The Untold Story of "Jelangkung"

Wayan Diananto | 12 Maret 2016 | 15:30 WIB

TABLOIDBINTANG.COM - Sehari menjelang gala premiere film Jelangkung, produser Erwin Arnada (52) dan tim kecilnya mencari kembang kamboja di tempat pemakaman umum Karet Bivak dan Menteng Pulo, Jakarta.

Mereka pulang dari pemakaman menggotong tiga karung kembang kamboja. Bunga itu ditebarkan di karpet merah Gedung Pusat Perfilman Haji Usmar Ismail, tempat berlangsungnya gala premiere Jelangkung.

Sebenarnya, Erwin tidak terlibat dalam proses produksi Jelangkung. Jose Purnomo dan Rizal Mantovani mengeksekusi film yang semula berjudul Hutan Bambu itu selama sembilan hari. Keduanya mengemas Hutan Bambu dalam format FTV untuk Trans TV.

Sebelum dikirim ke Trans TV, Rizal mengundang Erwin ke kantor rumah produksi Avant Garde di Tebet, Jakarta Selatan. Ada dua hal yang membekas di benak Erwin setelah menonton film itu.

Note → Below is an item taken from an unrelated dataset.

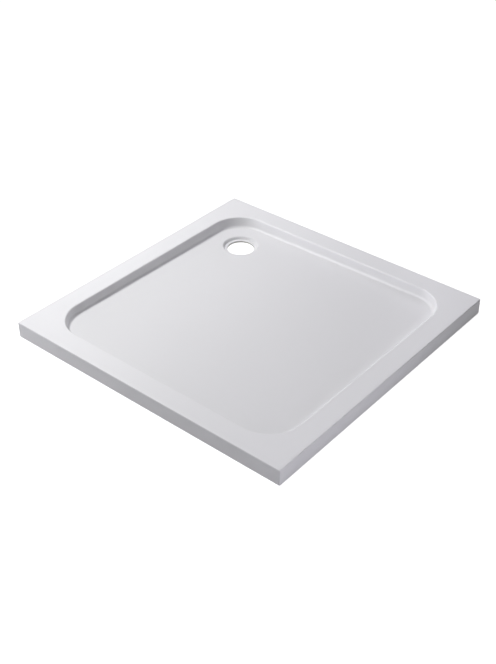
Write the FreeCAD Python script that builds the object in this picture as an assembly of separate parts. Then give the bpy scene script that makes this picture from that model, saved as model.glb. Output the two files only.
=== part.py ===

Pertama, ilustrasi musik karya David Poernomo dinilai mampu menciptakan efek seram. Kedua, sahabat Erwin, sutradara video klip Oleg Sanchabakhtiar, tidak berani pulang sendiri setelah menonton film itu.

Erwin bilang kepada Rizal, “Sayang, kalau film seperti ini ditayangkan untuk FTV. Saya akan ambil untuk dibawa ke bioskop”.

Erwin kemudian mohon izin kepada Direktur Utama Trans TV, Ishadi S.K., agar penayangan FTV Hutan Bambu ditunda.

Selanjutnya, Erwin menemui petinggi jaringan bioskop Cinema 21, Benny Suherman dan Harris Lesmana, agar Jelangkung diberi kesempatan tayang di bioskop.

Pada semester pertama 2000, Jelangkung menjalani preview menggunakan proyektor digital Barco, di studio kecil. Proses peninjauan film ini (sebelum dilepas ke bioskop) hanya dihadiri sembilan orang. 

“Saat film berjalan 15 menit, tujuh orang memilih hengkang dari ruangan. Yang tersisa, Erwin dan Pak Naryo (petugas Cinema 21),” Erwin mengingat.

Insiden itu tak membuatnya patah semangat. Ia yakin ada sesuatu dalam film ini yang bisa memulangkan penikmat film Indonesia ke bioskop. Usai preview, Erwin mendapat tanggal edar dari Cinema 21, 5 Oktober 2001, dengan sejumlah syarat.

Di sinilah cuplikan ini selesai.